__EXERCISE OBJECTIVE__: Repeat, please, only the lines from the top of the data down to the line with "self.socket = socket"; include both of those lines.

__EXERCISE MATERIAL__:
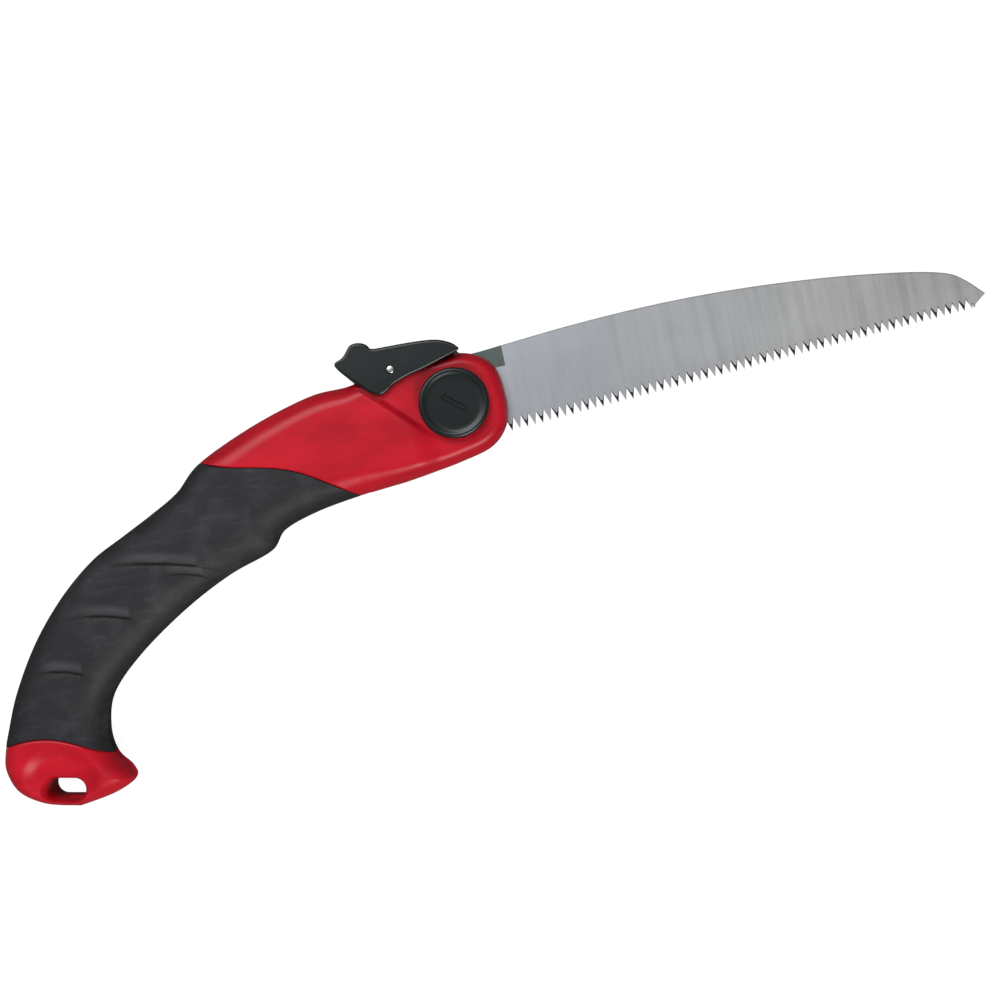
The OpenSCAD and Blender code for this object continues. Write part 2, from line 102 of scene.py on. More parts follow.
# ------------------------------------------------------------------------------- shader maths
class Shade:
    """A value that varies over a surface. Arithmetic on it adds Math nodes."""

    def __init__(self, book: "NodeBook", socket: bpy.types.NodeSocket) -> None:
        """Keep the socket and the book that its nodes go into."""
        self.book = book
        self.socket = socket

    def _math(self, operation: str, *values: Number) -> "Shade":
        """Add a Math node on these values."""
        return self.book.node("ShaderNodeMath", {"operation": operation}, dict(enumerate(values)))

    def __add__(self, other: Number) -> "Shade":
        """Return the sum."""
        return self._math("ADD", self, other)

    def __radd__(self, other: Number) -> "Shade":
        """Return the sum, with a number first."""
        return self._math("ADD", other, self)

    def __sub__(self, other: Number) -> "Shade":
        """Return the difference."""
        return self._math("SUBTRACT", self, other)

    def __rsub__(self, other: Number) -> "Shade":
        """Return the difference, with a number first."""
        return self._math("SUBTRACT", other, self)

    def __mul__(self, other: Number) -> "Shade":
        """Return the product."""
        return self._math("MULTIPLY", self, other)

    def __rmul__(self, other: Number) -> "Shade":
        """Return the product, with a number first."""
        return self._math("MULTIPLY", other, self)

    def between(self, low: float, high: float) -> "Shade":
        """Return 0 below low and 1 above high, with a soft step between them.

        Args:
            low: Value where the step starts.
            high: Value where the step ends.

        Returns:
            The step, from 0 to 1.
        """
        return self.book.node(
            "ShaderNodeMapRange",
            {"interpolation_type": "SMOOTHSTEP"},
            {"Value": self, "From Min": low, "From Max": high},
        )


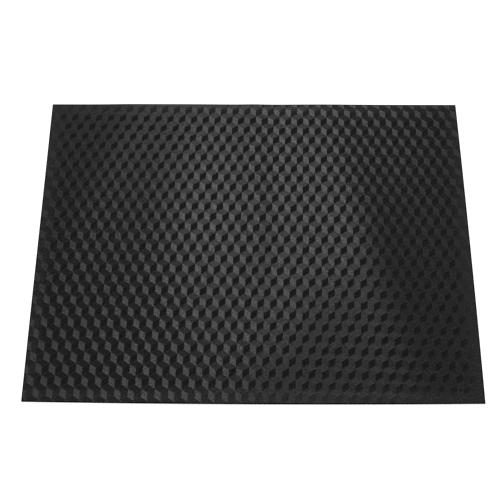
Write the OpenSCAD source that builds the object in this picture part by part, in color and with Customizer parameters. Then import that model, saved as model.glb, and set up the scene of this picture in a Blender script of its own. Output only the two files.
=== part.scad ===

__SOLUTION BELOW__:
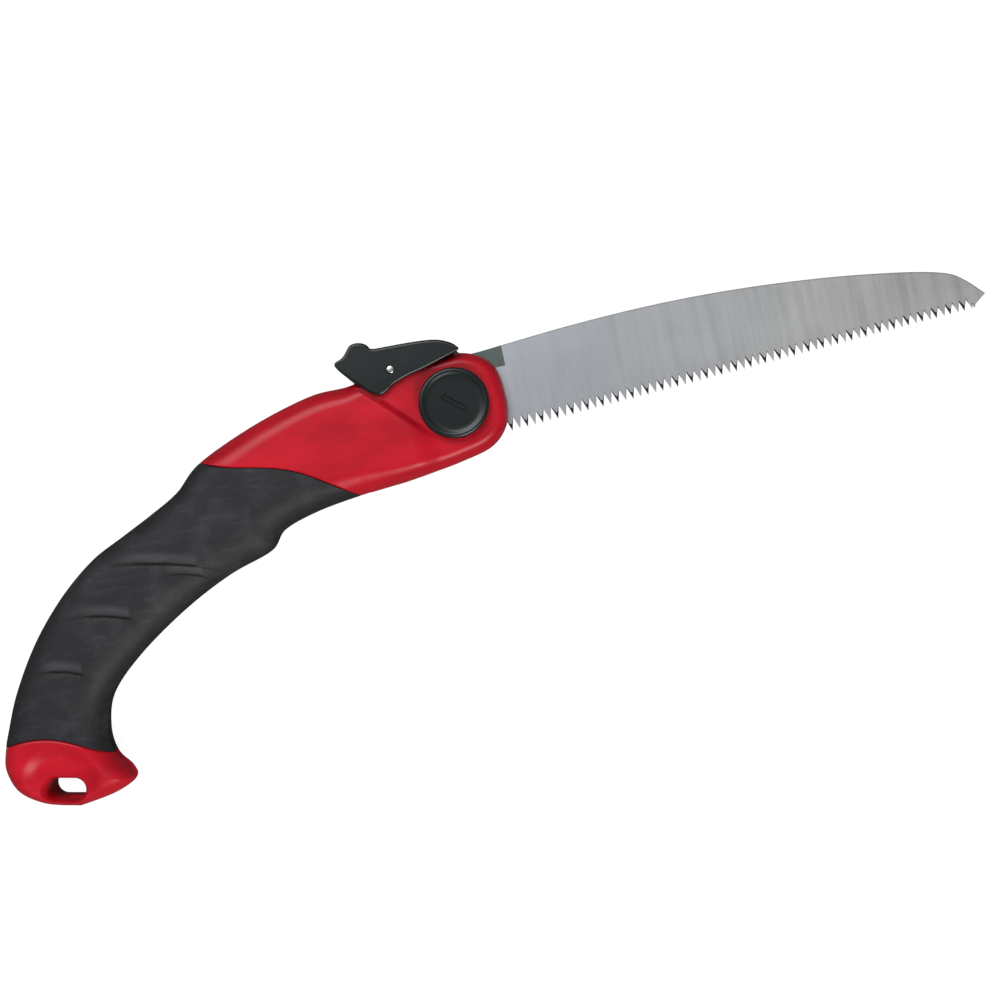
The OpenSCAD and Blender code for this object continues. Write part 2, from line 102 of scene.py on. More parts follow.
# ------------------------------------------------------------------------------- shader maths
class Shade:
    """A value that varies over a surface. Arithmetic on it adds Math nodes."""

    def __init__(self, book: "NodeBook", socket: bpy.types.NodeSocket) -> None:
        """Keep the socket and the book that its nodes go into."""
        self.book = book
        self.socket = socket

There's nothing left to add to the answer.